Saved data entries
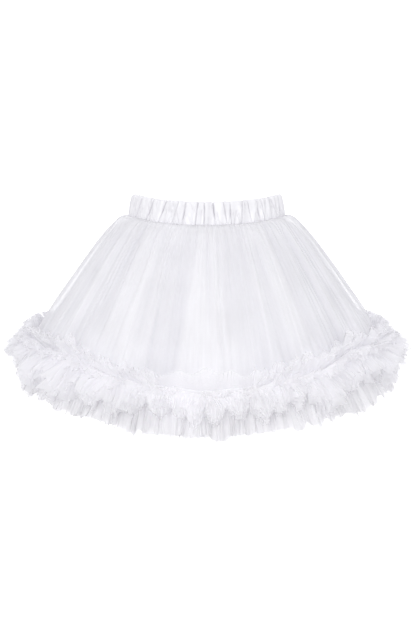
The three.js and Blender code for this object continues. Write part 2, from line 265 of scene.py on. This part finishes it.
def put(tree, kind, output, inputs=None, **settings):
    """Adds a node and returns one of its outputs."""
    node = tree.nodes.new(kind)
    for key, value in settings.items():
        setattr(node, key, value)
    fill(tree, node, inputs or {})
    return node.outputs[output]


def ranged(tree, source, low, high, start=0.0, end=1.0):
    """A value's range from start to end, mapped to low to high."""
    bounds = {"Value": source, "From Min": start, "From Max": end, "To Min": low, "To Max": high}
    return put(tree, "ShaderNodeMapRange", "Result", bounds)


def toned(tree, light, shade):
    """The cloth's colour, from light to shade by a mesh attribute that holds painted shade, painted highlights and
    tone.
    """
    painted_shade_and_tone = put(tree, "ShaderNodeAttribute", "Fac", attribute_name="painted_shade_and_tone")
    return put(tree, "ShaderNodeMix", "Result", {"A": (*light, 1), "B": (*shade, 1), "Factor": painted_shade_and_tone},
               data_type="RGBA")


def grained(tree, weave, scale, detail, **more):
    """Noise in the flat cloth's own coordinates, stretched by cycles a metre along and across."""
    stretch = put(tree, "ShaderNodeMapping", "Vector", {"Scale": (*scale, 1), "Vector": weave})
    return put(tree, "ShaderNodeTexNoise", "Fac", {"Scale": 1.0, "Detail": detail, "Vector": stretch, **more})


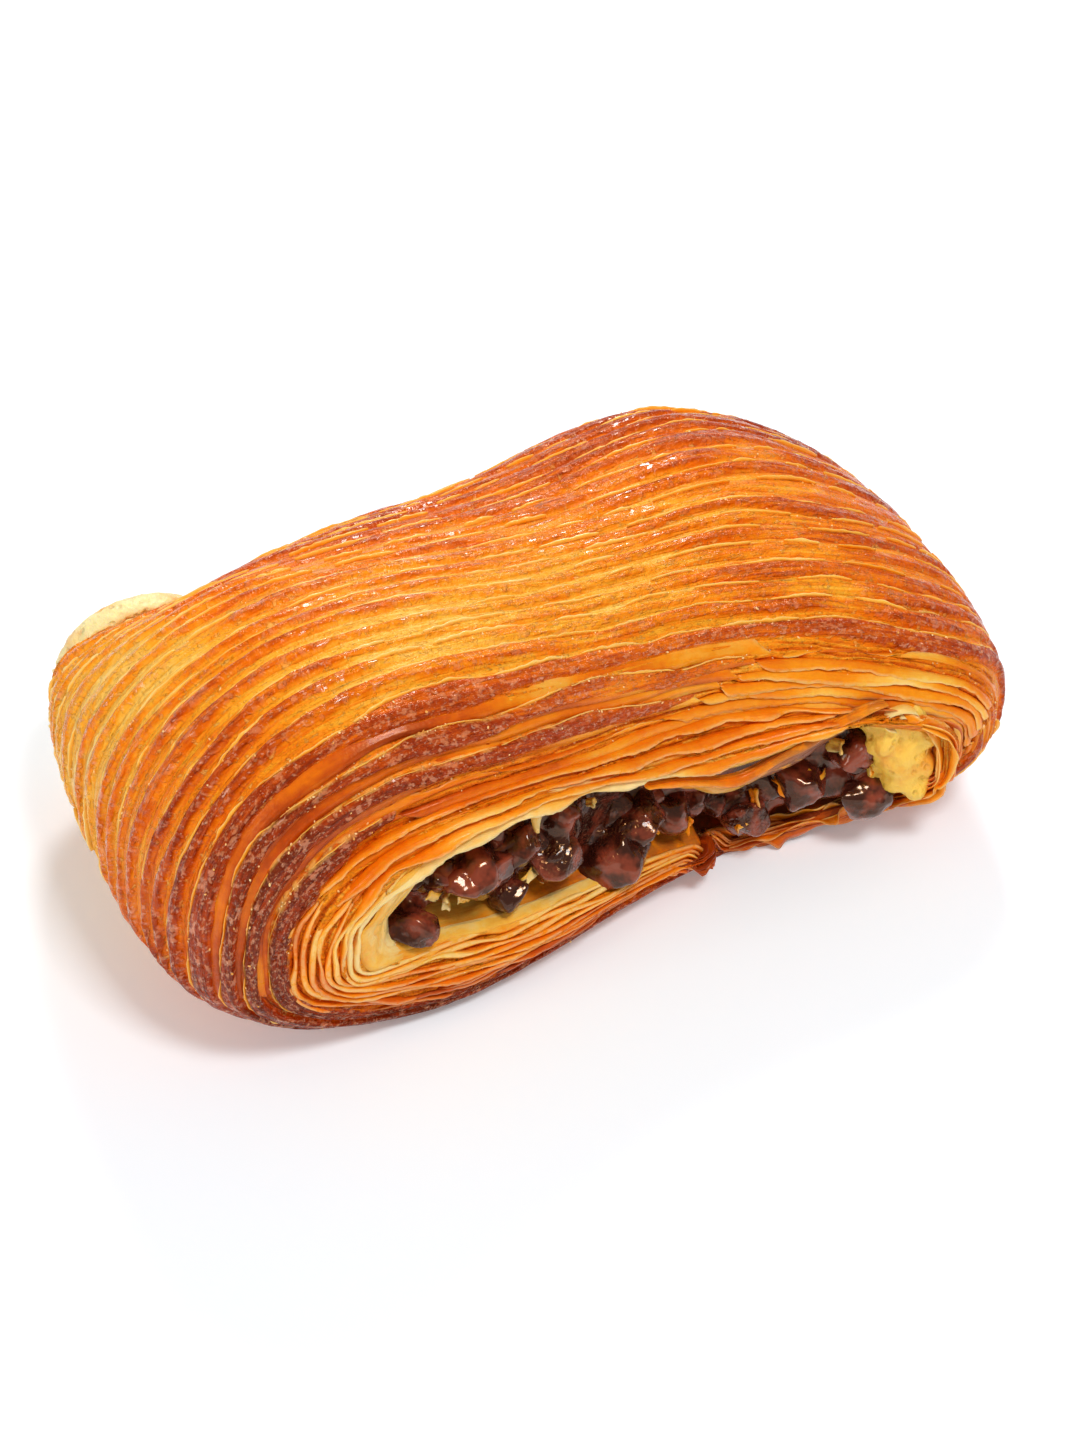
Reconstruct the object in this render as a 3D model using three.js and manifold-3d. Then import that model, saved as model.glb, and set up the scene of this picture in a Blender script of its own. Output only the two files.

• The task:
Exactly reproduce every record.

• Written response:
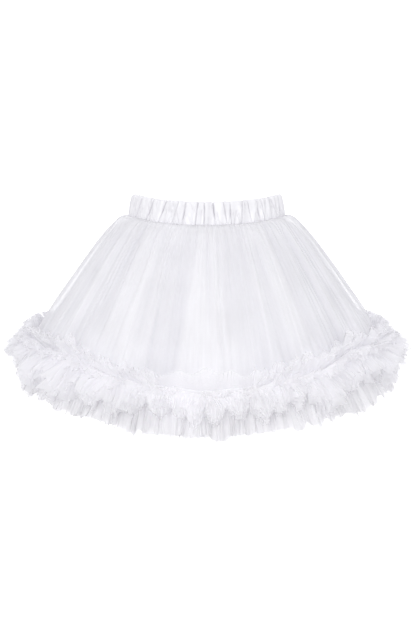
The three.js and Blender code for this object continues. Write part 2, from line 265 of scene.py on. This part finishes it.
def put(tree, kind, output, inputs=None, **settings):
    """Adds a node and returns one of its outputs."""
    node = tree.nodes.new(kind)
    for key, value in settings.items():
        setattr(node, key, value)
    fill(tree, node, inputs or {})
    return node.outputs[output]


def ranged(tree, source, low, high, start=0.0, end=1.0):
    """A value's range from start to end, mapped to low to high."""
    bounds = {"Value": source, "From Min": start, "From Max": end, "To Min": low, "To Max": high}
    return put(tree, "ShaderNodeMapRange", "Result", bounds)


def toned(tree, light, shade):
    """The cloth's colour, from light to shade by a mesh attribute that holds painted shade, painted highlights and
    tone.
    """
    painted_shade_and_tone = put(tree, "ShaderNodeAttribute", "Fac", attribute_name="painted_shade_and_tone")
    return put(tree, "ShaderNodeMix", "Result", {"A": (*light, 1), "B": (*shade, 1), "Factor": painted_shade_and_tone},
               data_type="RGBA")


def grained(tree, weave, scale, detail, **more):
    """Noise in the flat cloth's own coordinates, stretched by cycles a metre along and across."""
    stretch = put(tree, "ShaderNodeMapping", "Vector", {"Scale": (*scale, 1), "Vector": weave})
    return put(tree, "ShaderNodeTexNoise", "Fac", {"Scale": 1.0, "Detail": detail, "Vector": stretch, **more})


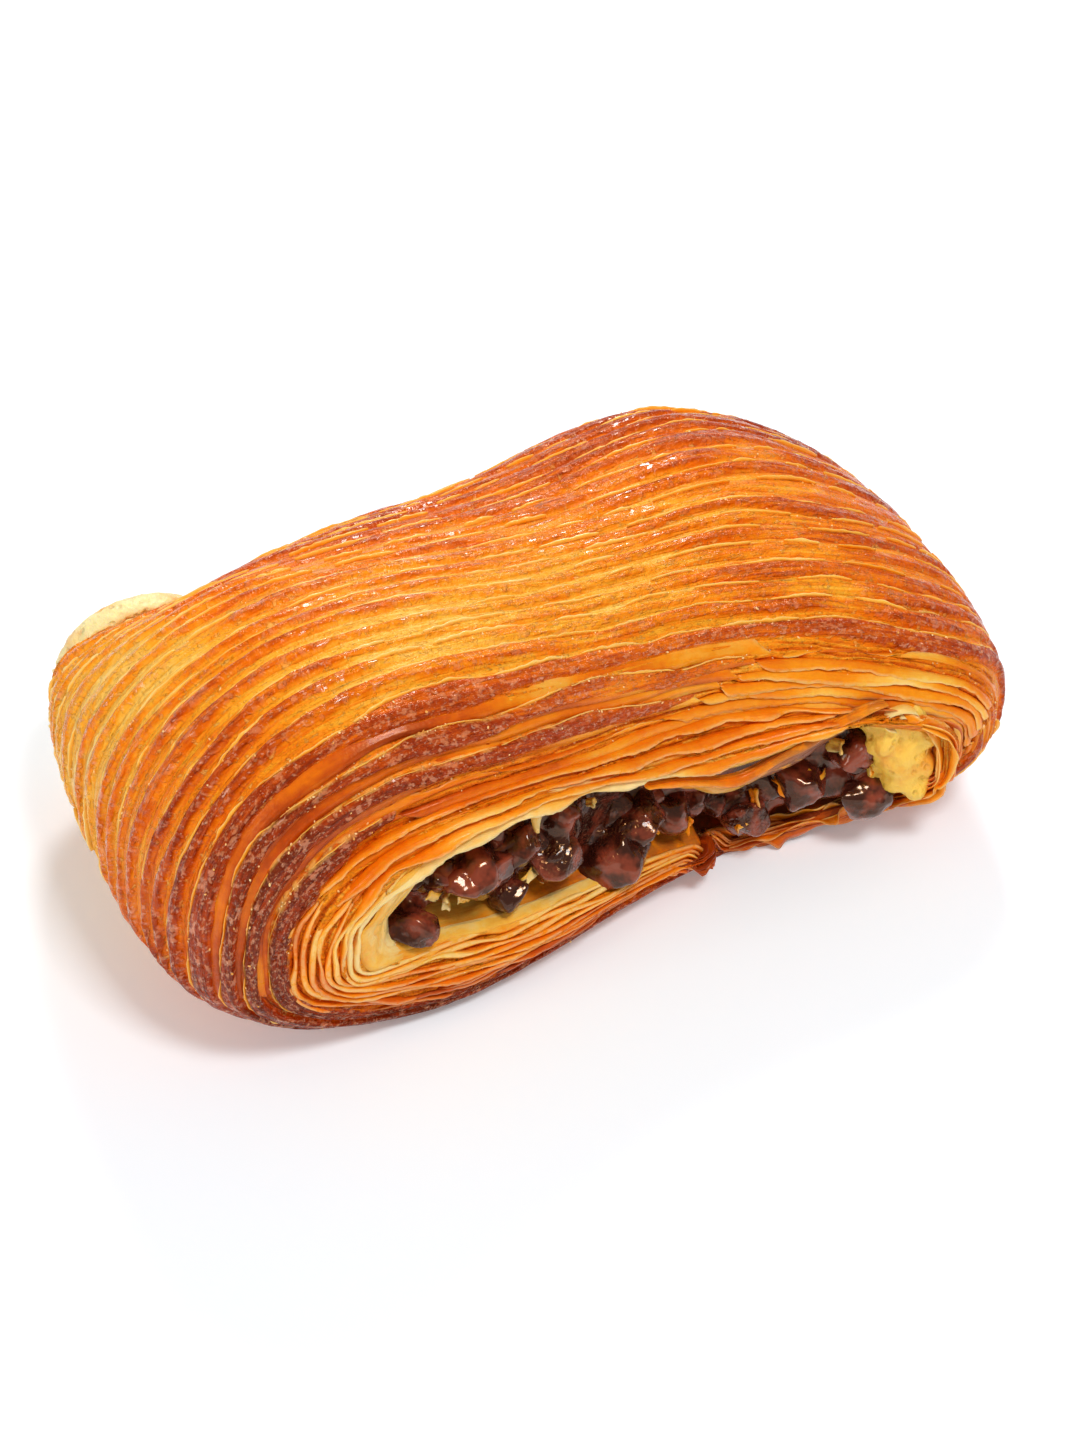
Reconstruct the object in this render as a 3D model using three.js and manifold-3d. Then import that model, saved as model.glb, and set up the scene of this picture in a Blender script of its own. Output only the two files.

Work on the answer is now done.